** start Source data **

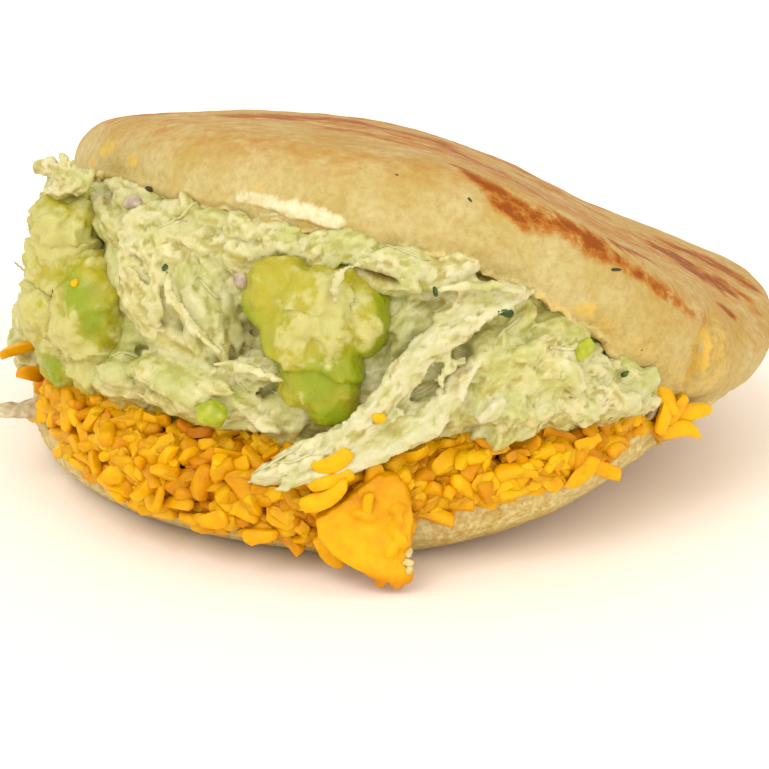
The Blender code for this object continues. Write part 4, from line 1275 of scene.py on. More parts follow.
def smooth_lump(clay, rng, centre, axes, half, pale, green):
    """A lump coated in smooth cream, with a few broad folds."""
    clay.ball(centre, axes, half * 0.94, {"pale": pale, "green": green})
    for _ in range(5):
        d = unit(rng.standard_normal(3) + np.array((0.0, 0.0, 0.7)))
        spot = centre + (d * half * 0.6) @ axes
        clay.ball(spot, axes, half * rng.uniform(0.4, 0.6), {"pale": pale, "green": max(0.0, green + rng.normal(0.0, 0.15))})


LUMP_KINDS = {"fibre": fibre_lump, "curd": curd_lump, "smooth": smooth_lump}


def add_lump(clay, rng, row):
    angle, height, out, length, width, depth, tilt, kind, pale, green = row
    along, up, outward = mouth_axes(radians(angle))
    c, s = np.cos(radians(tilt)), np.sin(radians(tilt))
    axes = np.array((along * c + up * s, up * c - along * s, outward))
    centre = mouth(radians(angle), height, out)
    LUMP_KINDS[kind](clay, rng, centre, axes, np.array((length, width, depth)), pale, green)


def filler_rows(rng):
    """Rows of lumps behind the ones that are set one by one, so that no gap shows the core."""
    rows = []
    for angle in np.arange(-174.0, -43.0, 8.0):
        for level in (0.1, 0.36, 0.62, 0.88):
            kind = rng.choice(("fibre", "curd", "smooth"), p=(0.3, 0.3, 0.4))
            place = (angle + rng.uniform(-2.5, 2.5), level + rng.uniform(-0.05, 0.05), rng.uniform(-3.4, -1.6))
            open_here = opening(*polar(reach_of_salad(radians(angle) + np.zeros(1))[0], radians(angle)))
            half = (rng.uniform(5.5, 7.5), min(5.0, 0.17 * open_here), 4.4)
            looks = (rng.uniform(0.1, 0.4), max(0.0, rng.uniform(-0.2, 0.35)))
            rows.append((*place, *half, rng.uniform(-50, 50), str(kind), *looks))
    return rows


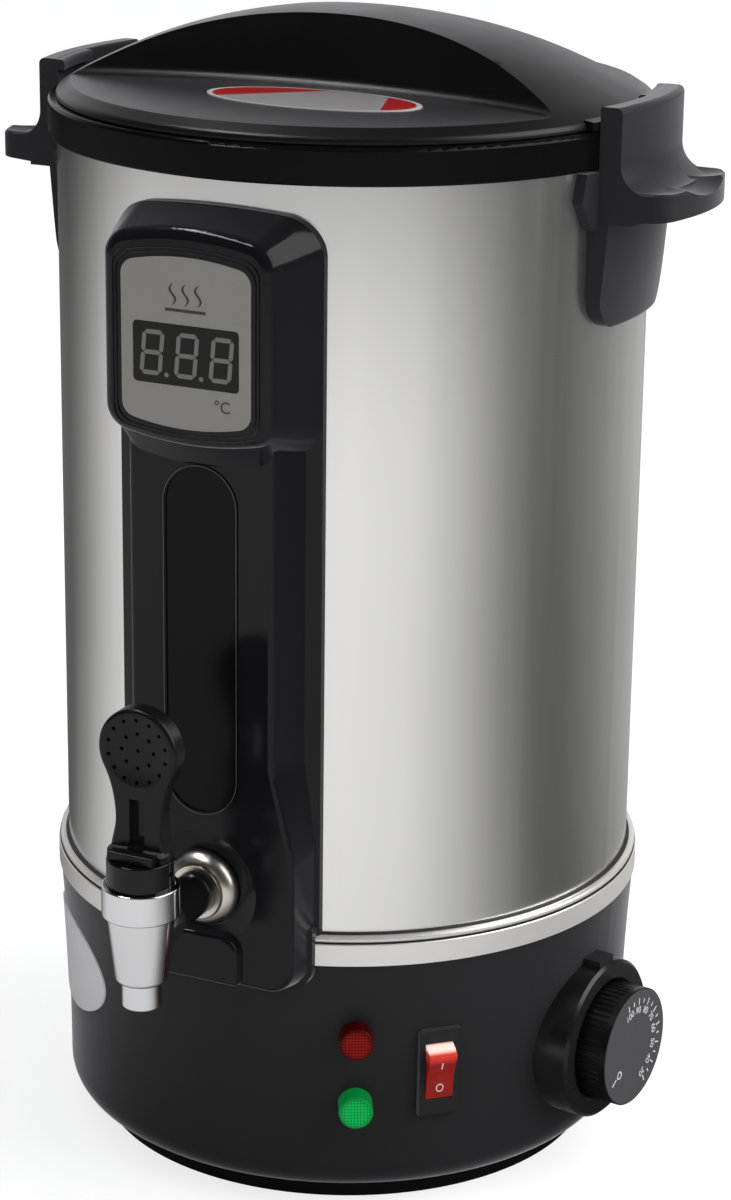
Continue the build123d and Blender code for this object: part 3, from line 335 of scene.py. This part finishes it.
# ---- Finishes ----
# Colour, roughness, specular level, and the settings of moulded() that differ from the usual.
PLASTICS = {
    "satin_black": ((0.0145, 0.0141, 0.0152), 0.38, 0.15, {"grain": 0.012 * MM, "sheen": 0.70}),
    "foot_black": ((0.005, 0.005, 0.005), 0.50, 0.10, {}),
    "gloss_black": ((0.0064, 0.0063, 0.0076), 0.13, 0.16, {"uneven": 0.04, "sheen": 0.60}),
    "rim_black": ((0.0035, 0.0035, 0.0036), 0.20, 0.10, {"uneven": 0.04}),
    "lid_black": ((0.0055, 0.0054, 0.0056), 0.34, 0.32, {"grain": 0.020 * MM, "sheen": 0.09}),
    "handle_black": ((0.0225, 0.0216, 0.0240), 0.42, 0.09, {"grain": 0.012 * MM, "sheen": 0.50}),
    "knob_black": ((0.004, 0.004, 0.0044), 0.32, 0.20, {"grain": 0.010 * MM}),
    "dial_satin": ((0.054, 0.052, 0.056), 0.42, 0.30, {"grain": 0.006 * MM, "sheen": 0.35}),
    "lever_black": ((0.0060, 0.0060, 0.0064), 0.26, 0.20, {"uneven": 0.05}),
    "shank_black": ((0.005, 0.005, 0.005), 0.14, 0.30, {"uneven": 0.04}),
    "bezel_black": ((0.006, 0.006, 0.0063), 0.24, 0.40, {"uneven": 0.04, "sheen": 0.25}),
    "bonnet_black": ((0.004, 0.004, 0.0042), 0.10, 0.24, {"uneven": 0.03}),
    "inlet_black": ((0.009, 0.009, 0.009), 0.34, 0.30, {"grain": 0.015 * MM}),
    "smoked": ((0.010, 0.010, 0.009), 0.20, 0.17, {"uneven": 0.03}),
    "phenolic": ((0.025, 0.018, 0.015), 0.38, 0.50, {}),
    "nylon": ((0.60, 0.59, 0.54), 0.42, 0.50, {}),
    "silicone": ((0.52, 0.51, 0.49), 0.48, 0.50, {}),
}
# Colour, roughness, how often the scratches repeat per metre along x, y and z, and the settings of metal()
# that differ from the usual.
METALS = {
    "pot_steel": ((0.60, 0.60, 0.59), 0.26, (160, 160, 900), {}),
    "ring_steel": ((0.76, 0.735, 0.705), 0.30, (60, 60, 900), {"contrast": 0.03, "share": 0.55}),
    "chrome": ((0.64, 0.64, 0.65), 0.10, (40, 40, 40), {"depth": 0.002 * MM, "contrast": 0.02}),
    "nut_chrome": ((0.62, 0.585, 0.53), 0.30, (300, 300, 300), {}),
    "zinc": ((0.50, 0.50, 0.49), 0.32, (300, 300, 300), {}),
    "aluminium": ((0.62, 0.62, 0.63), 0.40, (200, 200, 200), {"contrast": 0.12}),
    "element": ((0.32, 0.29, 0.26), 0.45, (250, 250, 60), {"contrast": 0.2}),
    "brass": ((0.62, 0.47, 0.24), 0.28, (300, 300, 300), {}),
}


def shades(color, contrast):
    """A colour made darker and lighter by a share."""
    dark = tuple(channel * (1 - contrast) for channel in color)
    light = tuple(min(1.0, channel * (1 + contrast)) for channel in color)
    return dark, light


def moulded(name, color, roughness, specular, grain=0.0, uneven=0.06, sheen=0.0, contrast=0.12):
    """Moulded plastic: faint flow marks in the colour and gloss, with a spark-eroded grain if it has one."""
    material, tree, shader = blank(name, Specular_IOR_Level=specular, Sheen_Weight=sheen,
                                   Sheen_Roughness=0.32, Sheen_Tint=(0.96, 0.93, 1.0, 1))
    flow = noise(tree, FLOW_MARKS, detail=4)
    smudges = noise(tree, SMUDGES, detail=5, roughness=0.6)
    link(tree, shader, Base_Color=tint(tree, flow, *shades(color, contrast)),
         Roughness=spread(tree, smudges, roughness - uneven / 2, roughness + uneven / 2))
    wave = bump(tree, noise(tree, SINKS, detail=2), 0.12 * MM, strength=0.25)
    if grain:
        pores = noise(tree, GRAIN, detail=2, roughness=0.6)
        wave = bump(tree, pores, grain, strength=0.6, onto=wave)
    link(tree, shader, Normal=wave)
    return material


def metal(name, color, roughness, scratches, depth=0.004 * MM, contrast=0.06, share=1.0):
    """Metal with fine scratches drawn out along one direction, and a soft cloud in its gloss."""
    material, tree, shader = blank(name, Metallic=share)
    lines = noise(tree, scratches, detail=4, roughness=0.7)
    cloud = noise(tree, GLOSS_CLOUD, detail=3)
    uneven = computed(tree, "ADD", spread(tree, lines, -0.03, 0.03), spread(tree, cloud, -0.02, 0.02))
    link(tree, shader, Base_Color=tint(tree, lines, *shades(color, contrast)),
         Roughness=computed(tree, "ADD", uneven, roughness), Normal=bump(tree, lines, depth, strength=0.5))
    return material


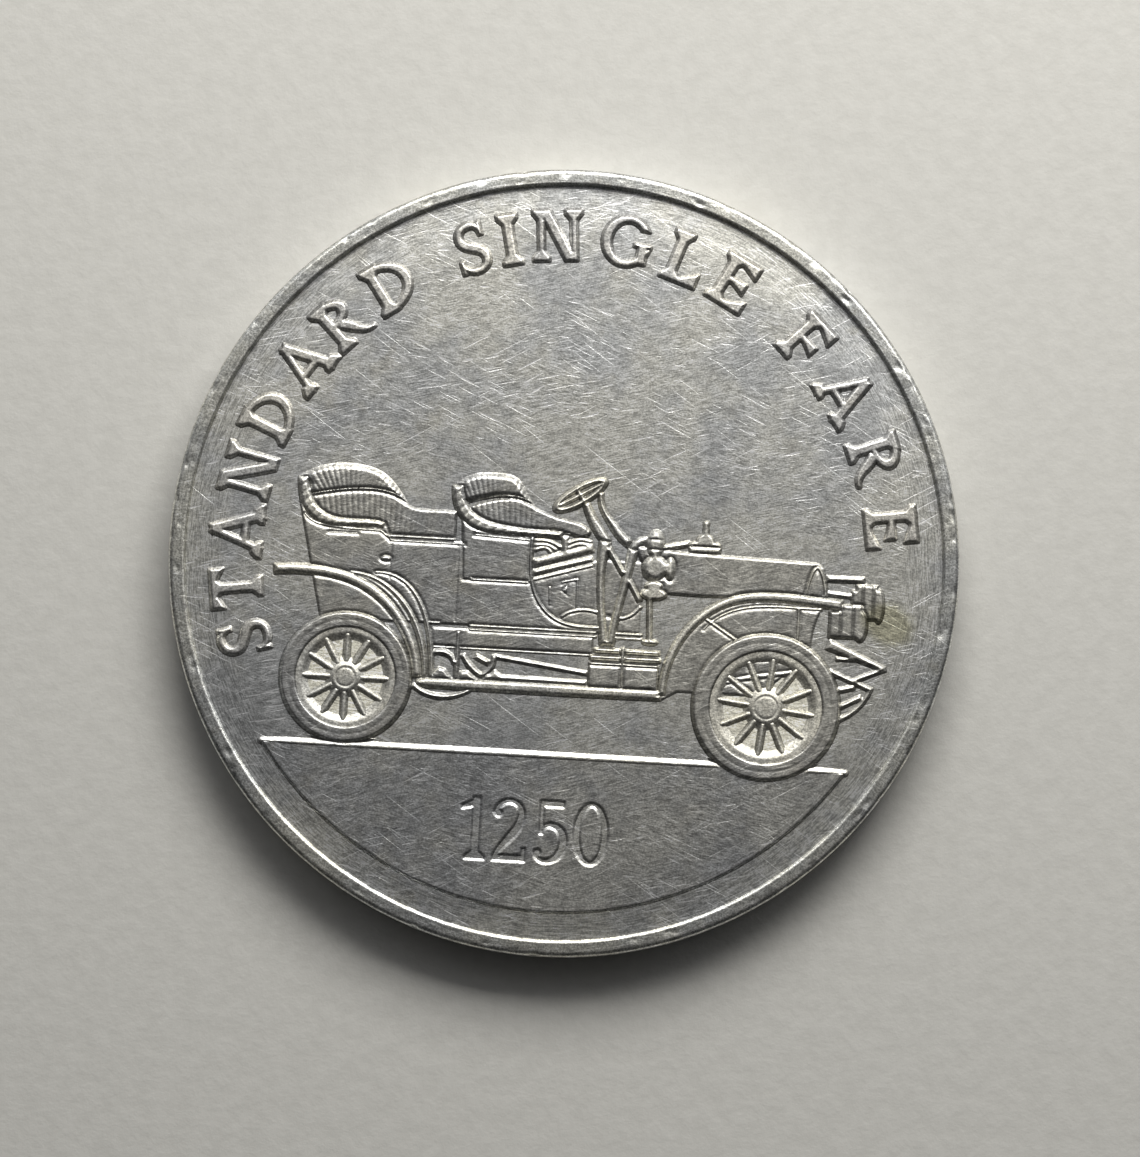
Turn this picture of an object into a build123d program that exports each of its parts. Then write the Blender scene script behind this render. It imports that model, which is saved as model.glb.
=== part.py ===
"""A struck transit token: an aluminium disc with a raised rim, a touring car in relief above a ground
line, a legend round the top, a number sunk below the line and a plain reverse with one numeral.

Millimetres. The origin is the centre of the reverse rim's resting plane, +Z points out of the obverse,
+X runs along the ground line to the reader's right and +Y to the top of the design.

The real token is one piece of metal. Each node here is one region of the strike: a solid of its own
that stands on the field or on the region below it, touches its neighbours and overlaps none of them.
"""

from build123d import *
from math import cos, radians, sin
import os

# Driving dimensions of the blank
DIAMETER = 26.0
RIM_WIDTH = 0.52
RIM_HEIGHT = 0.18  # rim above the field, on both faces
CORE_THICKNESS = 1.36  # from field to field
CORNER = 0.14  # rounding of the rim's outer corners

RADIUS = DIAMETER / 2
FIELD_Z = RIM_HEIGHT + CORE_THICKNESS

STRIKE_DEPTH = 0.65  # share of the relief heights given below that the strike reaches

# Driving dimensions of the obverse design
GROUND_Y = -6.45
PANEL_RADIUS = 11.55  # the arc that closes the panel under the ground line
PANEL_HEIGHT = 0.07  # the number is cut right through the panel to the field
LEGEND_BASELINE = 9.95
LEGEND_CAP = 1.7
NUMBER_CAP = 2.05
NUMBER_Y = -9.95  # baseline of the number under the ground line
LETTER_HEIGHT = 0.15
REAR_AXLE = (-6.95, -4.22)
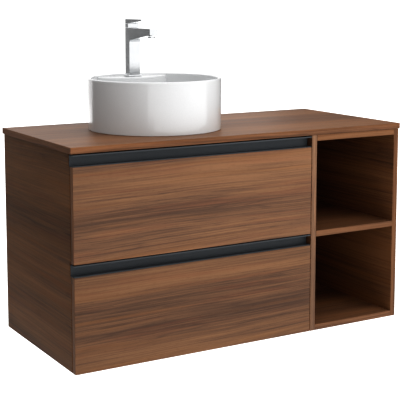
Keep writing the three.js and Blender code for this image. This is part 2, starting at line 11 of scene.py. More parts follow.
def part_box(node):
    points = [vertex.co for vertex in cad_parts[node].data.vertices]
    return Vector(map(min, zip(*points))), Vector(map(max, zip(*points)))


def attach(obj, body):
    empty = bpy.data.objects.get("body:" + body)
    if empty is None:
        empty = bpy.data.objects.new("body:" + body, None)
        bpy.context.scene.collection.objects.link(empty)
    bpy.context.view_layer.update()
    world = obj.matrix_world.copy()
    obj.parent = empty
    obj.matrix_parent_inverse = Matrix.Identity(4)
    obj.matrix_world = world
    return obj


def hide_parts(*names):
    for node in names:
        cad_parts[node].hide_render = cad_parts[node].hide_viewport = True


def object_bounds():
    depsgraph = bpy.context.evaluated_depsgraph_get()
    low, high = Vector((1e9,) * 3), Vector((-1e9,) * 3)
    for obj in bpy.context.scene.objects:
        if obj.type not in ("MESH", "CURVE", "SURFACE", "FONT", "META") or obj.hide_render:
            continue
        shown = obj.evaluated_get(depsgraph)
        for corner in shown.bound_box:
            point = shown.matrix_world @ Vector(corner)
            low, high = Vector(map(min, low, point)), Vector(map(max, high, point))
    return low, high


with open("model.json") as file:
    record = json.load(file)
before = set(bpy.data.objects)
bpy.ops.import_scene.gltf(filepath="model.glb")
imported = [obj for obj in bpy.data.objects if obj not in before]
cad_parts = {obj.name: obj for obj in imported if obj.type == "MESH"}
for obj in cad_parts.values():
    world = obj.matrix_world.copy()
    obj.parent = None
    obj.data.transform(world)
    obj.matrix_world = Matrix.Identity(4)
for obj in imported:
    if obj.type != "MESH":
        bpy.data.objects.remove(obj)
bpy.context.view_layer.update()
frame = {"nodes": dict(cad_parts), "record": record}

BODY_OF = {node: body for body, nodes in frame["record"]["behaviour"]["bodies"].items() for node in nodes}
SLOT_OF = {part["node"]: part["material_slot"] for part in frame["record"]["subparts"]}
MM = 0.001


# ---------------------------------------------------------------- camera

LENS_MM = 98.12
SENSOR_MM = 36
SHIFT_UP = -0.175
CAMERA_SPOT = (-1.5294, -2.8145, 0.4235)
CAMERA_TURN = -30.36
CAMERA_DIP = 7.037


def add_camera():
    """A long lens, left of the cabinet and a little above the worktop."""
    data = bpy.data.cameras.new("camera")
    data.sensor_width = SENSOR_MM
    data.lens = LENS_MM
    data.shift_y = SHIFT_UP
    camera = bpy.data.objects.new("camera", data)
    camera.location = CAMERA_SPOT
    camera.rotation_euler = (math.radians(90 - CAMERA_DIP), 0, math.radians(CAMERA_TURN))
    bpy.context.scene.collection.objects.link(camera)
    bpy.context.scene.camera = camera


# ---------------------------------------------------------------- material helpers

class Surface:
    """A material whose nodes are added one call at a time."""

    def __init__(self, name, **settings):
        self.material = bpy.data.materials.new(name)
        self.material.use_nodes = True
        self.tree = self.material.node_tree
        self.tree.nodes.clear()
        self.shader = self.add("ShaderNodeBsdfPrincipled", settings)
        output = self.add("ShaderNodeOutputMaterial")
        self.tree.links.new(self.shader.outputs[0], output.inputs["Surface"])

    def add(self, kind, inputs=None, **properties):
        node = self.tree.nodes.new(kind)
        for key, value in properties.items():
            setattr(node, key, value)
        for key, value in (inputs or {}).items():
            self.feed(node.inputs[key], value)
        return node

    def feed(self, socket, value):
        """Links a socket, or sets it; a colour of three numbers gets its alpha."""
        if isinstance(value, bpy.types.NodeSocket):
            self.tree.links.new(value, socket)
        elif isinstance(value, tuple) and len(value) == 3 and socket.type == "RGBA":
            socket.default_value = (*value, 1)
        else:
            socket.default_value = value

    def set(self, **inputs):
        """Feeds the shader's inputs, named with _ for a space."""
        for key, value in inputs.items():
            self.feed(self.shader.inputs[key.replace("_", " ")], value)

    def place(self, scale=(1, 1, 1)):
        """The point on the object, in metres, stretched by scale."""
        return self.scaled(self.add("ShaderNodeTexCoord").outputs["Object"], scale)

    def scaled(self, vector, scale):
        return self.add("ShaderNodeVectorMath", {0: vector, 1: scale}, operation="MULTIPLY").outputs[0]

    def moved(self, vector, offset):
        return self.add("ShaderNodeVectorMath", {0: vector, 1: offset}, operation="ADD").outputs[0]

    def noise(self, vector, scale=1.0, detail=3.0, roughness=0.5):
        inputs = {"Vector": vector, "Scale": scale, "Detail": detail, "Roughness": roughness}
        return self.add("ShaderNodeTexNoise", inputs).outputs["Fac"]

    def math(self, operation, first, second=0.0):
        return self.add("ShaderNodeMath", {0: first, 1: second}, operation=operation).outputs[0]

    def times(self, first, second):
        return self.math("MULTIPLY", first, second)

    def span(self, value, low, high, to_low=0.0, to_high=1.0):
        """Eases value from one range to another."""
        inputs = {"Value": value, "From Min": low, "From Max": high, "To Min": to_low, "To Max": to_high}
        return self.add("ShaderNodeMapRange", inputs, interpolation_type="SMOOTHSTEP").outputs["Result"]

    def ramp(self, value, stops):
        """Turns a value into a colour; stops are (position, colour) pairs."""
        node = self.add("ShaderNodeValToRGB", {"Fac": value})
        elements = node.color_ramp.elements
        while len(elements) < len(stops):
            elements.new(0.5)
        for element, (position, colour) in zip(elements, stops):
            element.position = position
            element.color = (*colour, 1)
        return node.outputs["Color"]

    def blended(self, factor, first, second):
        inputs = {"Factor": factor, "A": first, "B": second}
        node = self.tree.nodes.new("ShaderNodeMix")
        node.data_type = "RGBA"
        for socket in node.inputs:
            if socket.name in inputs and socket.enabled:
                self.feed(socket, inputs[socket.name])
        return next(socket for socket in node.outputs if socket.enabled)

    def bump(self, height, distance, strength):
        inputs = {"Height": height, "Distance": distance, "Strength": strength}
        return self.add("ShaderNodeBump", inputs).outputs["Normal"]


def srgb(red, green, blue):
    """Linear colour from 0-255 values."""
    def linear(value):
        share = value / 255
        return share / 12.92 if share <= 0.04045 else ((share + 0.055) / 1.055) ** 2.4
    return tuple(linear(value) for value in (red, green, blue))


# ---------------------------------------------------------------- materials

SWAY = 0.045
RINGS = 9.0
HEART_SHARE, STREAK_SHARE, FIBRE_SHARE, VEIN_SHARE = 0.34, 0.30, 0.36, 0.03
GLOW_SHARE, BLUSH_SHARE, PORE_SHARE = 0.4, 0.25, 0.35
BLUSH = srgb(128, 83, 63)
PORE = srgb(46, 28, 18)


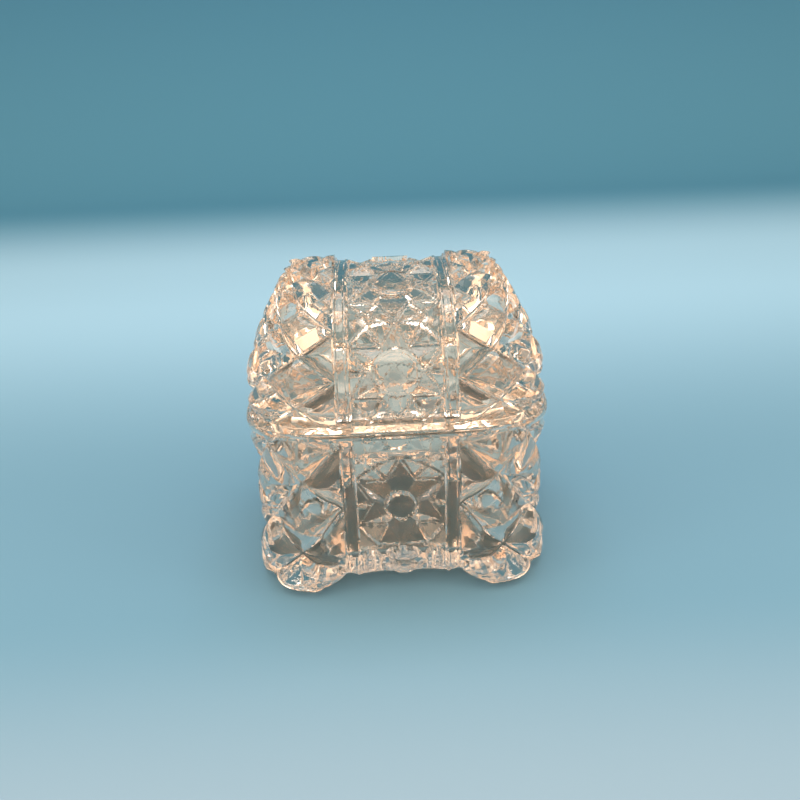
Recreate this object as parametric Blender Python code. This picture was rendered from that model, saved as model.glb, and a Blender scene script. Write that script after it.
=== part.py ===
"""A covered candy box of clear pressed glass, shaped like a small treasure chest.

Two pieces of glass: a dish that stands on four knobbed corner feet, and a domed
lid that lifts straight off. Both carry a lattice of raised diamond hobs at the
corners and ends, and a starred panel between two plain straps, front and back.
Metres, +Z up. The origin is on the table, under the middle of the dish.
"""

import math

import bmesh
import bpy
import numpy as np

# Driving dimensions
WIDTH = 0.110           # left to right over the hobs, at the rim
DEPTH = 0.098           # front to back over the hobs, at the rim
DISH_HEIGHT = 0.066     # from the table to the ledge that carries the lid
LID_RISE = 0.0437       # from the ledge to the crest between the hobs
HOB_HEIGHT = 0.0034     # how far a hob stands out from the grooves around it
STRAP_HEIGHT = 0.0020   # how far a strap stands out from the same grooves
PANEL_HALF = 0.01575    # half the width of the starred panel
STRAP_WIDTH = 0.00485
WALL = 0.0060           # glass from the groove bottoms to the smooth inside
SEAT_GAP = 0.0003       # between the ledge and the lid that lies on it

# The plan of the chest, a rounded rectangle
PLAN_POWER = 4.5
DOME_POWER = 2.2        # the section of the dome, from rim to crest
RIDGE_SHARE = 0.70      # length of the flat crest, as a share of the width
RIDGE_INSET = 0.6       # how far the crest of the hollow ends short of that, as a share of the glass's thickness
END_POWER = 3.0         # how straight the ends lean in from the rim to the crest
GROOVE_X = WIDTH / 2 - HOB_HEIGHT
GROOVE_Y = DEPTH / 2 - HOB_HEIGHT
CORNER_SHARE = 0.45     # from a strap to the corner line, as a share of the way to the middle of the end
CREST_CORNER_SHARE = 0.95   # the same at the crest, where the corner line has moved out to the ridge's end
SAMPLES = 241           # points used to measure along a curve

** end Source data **

_Task requirements_
Your output shall consist solely of the lines from the line with "shown = obj.evaluated_get(depsgraph)" to the line with "imported = [obj", reproduced exactly, both ends included.

_Output below_
        shown = obj.evaluated_get(depsgraph)
        for corner in shown.bound_box:
            point = shown.matrix_world @ Vector(corner)
            low, high = Vector(map(min, low, point)), Vector(map(max, high, point))
    return low, high


with open("model.json") as file:
    record = json.load(file)
before = set(bpy.data.objects)
bpy.ops.import_scene.gltf(filepath="model.glb")
imported = [obj for obj in bpy.data.objects if obj not in before]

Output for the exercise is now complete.